Insolvency holds tremendous potential for foreign investment. There is a preponderance of out-of-court restructurings because insolvency is not understood to be a restructuring option in Germany. German restructurings are expected to increase in 2007, especially in the paper and packaging, chemicals, automotive, boat, bedding, and retail sectors. For instance, in late 2006, the German auto parts maker Kiekert Group completed a restructuring with a debt-for-equity swap. Understanding and accepting local conditions is a key factor for success.
Succession issues are also widely believed to be a source for potential investment by hedge funds. Mittelstand companies are understood to be either entirely family run, owned by a family and run by outside management, or partially owned by a family and shareholders. There are 2,122,000 companies in Germany, two million of which are family owned and 8% of allcompanies have been shuttered because of a lack of a successor. From 1997 to 2002, 51% of announced handovers were family transfers of ownership. There are 283,000 company transfers to a direct successor expected from 2006 to 2009. Many opportunities exist for investors through complexities in corporate change at the CEO level. [Source: IMF Bonn]

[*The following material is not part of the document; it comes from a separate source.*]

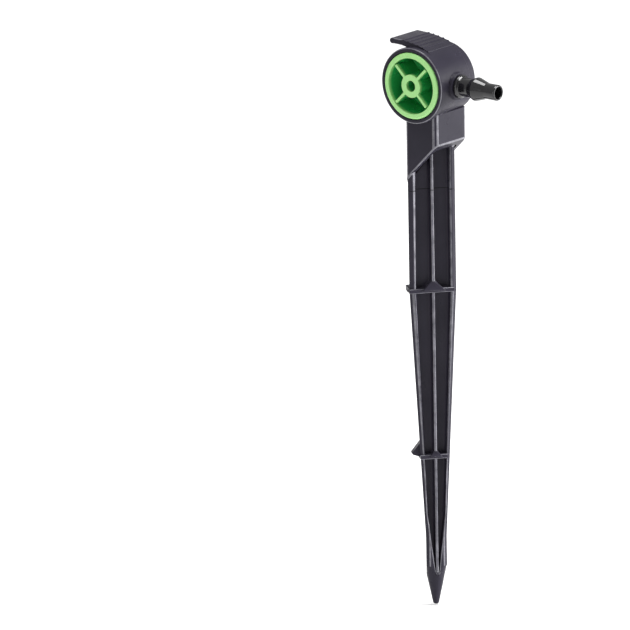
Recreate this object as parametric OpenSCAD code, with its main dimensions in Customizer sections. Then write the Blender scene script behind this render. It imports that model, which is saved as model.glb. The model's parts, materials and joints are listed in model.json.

There is an enormous potential upside in the German market. With the change in regulations and laws, there will be more and more opportunities for hedge funds to help distressed companies through succession issues, restructurings, IPOs, fundraising, and other corporate complications. Hedge funds looking to invest in distressed German companies have huge prospects ahead of them in the next two to five years, particularly in mid-market, or Mittelstand, companies. And it will be a heady success if hedge funds remain mindful and respectful of German cultural nuances in doing business. Germany is a land rife with opportunity, and hedge funds must encourage German companies and regulators to view them not as devouring insects, but as gardeners planting the seeds for growth.